“When you want us, we come, but when we want you, you don’t.”
The man at the front table, translating for the woman to his left, looked us right in the eye when he said it. He was addressing the panel of five journalist, of which I was a part.
This stinging comment came at the end of a two-hour long interaction between media persons and sex workers. Organised by the National Network of Sex Workers (NNSW) in Chanakyapuri, the panel happened in the midst of a large hall covered with several banners bearing the names of sex worker groups from Maharashtra, Gujarat, Jharkhand, Andhra Pradesh and more.
As a young, enthusiastic writer, I went to speak about how citizen journalism and new media is changing the way we engage with marginalised communities. But almost instantly, I knew this would be more about the valuable lessons us media persons could learn from those who do sex work. Here is what I took away:
As journalists, we often think what we’re doing is unbiased reporting. But the truth is we decide which instances and perspectives get highlighted, and which become invisibilised.
An alarming study by the World Health Organisation revealed that “70% of sex workers in a survey reported being beaten by the police and more than 80% had been arrested without evidence.”
In fact, there are various blatant human rights violations against sex workers, such as extorting money from them, denying them food, housing and health services, force feeding individuals alcohol, and much more.
When the media doesn’t see a marginalised group as a priority, the stories don’t come out, and the invisibilisation only makes it that much harder to fight injustice.
When these stories remain hidden, we cheat people out of an opportunity to build empathy towards an affected community. In addition to that, we strengthen pre-existing attitudes.

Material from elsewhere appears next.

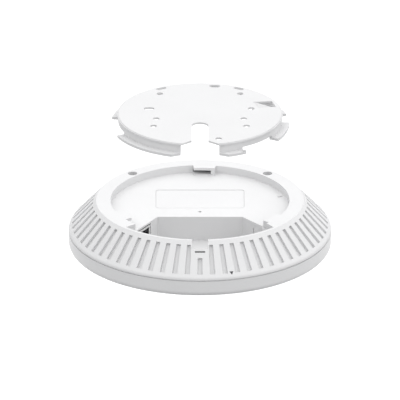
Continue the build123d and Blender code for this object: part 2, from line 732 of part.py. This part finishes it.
with BuildPart() as memory_chips:
    for side in (-1, 1):
        chip(side * 7, 22, board_top, 9, 12, 1.1)
memory_chips.part.label = "memory_chips"
export_step(memory_chips.part, "parts/memory_chips.step")

with BuildPart() as lan_magnetics:
    chip(-36, 3, board_top, 16, 12, 6.2)
lan_magnetics.part.label = "lan_magnetics"
export_step(lan_magnetics.part, "parts/lan_magnetics.step")

with BuildPart() as power_transformer:
    chip(35, 3, board_top, 13, 13, 2.0)
    chip(35, 3, board_top + 2.0, 11, 9, 6.0)
    chip(35, 3, board_top + 8.0, 13, 13, 1.6)
power_transformer.part.label = "power_transformer"
export_step(power_transformer.part, "parts/power_transformer.step")

with BuildPart() as power_inductor:
    chip(16, -4, board_top, 9, 9, 4.2)
    fillet(power_inductor.edges().filter_by(Axis.Z), 1.5)
power_inductor.part.label = "power_inductor"
export_step(power_inductor.part, "parts/power_inductor.step")

with BuildPart() as capacitors:
    with BuildSketch(Plane.XY.offset(board_top)):
        with Locations((-12, 46), (0, 46), (12, 46)):
            Circle(4.0)
    extrude(amount=9.5)
    chamfer(capacitors.edges().filter_by(GeomType.CIRCLE).group_by(Axis.Z)[-1], 0.5)
capacitors.part.label = "capacitors"
export_step(capacitors.part, "parts/capacitors.step")

# ---- hot chips on the front side, with pads to the chassis plate ----
cpu_height, radio_height = 1.4, 1.2
with BuildPart() as cpu_chip:
    chip(0, 22, board_low - cpu_height, 17, 17, cpu_height)
cpu_chip.part.label = "cpu_chip"
export_step(cpu_chip.part, "parts/cpu_chip.step")

with BuildPart() as radio_chips:
    for side in (-1, 1):
        chip(side * 28, 26, board_low - radio_height, 12, 12, radio_height)
radio_chips.part.label = "radio_chips"
export_step(radio_chips.part, "parts/radio_chips.step")

with BuildPart() as thermal_pads:
    chip(0, 22, chassis_top, 15, 15, chassis_gap - cpu_height)
    for side in (-1, 1):
        chip(side * 28, 26, chassis_top, 11, 11, chassis_gap - radio_height)
thermal_pads.part.label = "thermal_pads"
export_step(thermal_pads.part, "parts/thermal_pads.step")

with BuildPart() as status_led:
    chip(0, 0, board_low - led_height, 3.2, 2.8, led_height)
status_led.part.label = "status_led"
export_step(status_led.part, "parts/status_led.step")

# ---- antennas: stamped metal, folded, on the front side of the chassis plate ----
antenna_sheet = 0.4
antenna_height = 3.0
antenna_length, antenna_width = 22.0, 8.0
antenna_radius = 42.0
for number, angle in enumerate((0.0, 45.0, 135.0, 180.0), start=1):
    antenna_x, antenna_y = polar(antenna_radius, angle)
    seat = Plane(origin=(antenna_x, antenna_y, chassis_low), x_dir=(*polar(1, angle + 90), 0), z_dir=(0, 0, -1))
    with BuildPart() as antenna:
        with BuildSketch(seat):
            with Locations((-antenna_length / 2 + 3, 0)):
                Rectangle(6, antenna_width)
        extrude(amount=antenna_sheet)
        with BuildSketch(seat):
            with Locations((-antenna_length / 2 + antenna_sheet / 2, 0)):
                Rectangle(antenna_sheet, antenna_width)
        extrude(amount=antenna_height)
        with BuildSketch(seat.offset(antenna_height - antenna_sheet)):
            Rectangle(antenna_length, antenna_width)
            with Locations((3, 0)):
                Rectangle(12, 1.2, mode=Mode.SUBTRACT)
        extrude(amount=antenna_sheet)
    antenna.part.label = f"antenna_{number}"
    export_step(antenna.part, f"parts/antenna_{number}.step")

print("ring top at", round(ring_z, 3), "front at", round(front_z, 3), "board at", round(board_top, 3))
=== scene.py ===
import json
import math
import random

import bmesh
import bpy
from mathutils import Matrix, Vector
from mathutils.bvhtree import BVHTree


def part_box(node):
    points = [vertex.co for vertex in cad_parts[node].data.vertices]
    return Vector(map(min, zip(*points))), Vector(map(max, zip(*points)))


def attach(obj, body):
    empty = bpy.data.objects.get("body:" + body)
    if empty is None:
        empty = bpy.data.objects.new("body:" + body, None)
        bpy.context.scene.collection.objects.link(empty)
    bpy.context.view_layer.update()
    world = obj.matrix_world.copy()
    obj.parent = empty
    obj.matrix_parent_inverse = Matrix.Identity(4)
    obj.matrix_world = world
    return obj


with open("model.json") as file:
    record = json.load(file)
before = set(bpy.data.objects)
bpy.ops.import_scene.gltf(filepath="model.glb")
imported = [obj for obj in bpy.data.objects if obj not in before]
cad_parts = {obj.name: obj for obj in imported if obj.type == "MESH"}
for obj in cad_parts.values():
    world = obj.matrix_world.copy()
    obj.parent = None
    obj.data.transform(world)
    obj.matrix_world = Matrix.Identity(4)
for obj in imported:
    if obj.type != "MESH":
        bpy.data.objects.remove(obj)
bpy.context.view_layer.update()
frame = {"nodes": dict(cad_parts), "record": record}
nodes = frame["nodes"]
print("frame loaded,", len(nodes), "parts")

# every finish is built from object coordinates, in metres, so grain sizes are real ones


def startFinish(name, look):
    finish = bpy.data.materials.new(name)
    finish.use_nodes = True
    tree = finish.node_tree
    shader = tree.nodes["Principled BSDF"]
    shader.inputs["Base Color"].default_value = (*look["colour"], 1)
    shader.inputs["Metallic"].default_value = look.get("metallic", 0.0)
    shader.inputs["Specular IOR Level"].default_value = look.get("gloss", 0.5)
    shader.inputs["Coat Weight"].default_value = look.get("coat", 0.0)
    place = tree.nodes.new("ShaderNodeTexCoord")
    return finish, tree, shader, place.outputs["Object"]


def noiseNode(tree, place, size, detail=3.0, stretch=None):
    noise = tree.nodes.new("ShaderNodeTexNoise")
    noise.inputs["Scale"].default_value = 1.0 / size
    noise.inputs["Detail"].default_value = detail
    if stretch is None:
        tree.links.new(place, noise.inputs["Vector"])
    else:
        mapping = tree.nodes.new("ShaderNodeMapping")
        mapping.inputs["Scale"].default_value = stretch
        tree.links.new(place, mapping.inputs["Vector"])
        tree.links.new(mapping.outputs["Vector"], noise.inputs["Vector"])
    return noise.outputs["Fac"]


def spread(tree, value, low, high, fromLow=0.3, fromHigh=0.7):
    ramp = tree.nodes.new("ShaderNodeMapRange")
    ramp.inputs["From Min"].default_value = fromLow
    ramp.inputs["From Max"].default_value = fromHigh
    ramp.inputs["To Min"].default_value = low
    ramp.inputs["To Max"].default_value = high
    tree.links.new(value, ramp.inputs["Value"])
    return ramp.outputs["Result"]


def blendColours(tree, value, first, second):
    mix = tree.nodes.new("ShaderNodeMix")
    mix.data_type = "RGBA"
    mix.inputs["A"].default_value = (*first, 1)
    mix.inputs["B"].default_value = (*second, 1)
    tree.links.new(value, mix.inputs["Factor"])
    return mix.outputs["Result"]


def bumped(tree, height, depth, under=None):
    bump = tree.nodes.new("ShaderNodeBump")
    bump.inputs["Strength"].default_value = 1.0
    bump.inputs["Distance"].default_value = depth
    tree.links.new(height, bump.inputs["Height"])
    if under is not None:
        tree.links.new(under, bump.inputs["Normal"])
    return bump.outputs["Normal"]


def roundEdges(tree, radius):
    edge = tree.nodes.new("ShaderNodeBevel")
    edge.samples = 4
    edge.inputs["Radius"].default_value = radius
    return edge.outputs["Normal"]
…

At some point in their careers, all journalists have charged after that “human interest” story. The risk with this, though, we tend to turn the humans we’re interested in into hapless victims, rather than people with agency. Pushing the victimhood narrative on sex workers does a disservice not just to them, but to the transformational and empowering potential of our writing.
Additionally, there is an assumption that sex workers aren’t informed enough to share important opinions. Rather than sitting down with sex workers and getting their comments, we might give weightage to the words of by authority figures. This only reinforces the very social hierarchies that disadvantage sex workers.
When I was researching for a story about sex workers’ access to menstrual hygiene products, I ran into a dead end. It appeared that no leading paper or publication had information about this. While it helped me reach out to the sex workers community directly, it speaks volumes about the kind of stories writers do about sex work. No points for guessing that they’re largely victim narratives.
If we never see marginalised people as anything more than victims, it denies us the opportunity to build empathy. As journalists, we must push the envelope. We must write about sex worker-led projects that make a positive impact on the community. We should have written about how demonetisation hit the community. We should destabilise the idea that sex workers can’t be mothers and caregivers. And, as feminist journalist Sujata Madhok did during the panel, we should ask why there are so few men in sex work. But most importantly, we should ask why sex workers are not consulted or involved in decision making processes, even pertaining to their own rights.
According to a survey in Andhra Pradesh, illiteracy was reported by 74.7% female sex workers. This is a major barrier, considering our reliance on modes of communication that are largely English. Coupled with journalists’ personal prejudices, this prevents non-English speaking sex workers from having their voices represented.
Further still, our reliance on digital and other non-traditional media as well causes difficulties in reaching sex workers. While many sex worker organisations are building their presence online, it’s unfair to expect communities with limited resources to make themselves available to us on our terms.
In order to represent these voices, journalists should invest in translating for persons from non-English speaking background.
“How do we tell our own stories? The media changes and publishes our quotes to fulfill their needs, not ours.”
This was yet another concern raised during the panel discussion by sex worker groups. Does this against the very ethics of journalism? Author and businesswoman Penelope Trunk says it doesn’t matter, because in the end, the story belongs to the writer, not the interviewee. And that is a fundamental problem. This is an example of the power dynamics in writing that disempower marginalised people. We must recognise that we are accountable to the people we put in our stories. Anyone who lends us their words has charges us with the duty of telling their stories, and we should respect that.
And finally, coming back to the comment I began this piece with, we have to make sure we are available as journalists for sex workers, just as much as they are available as interviewees and sources for us.
The NNSW panel and interaction opened up a great space for learning. And I hope it’s the first of many discussions between all parties chasing a common goal – respect, dignity, and equal opportunities for all people of all backgrounds.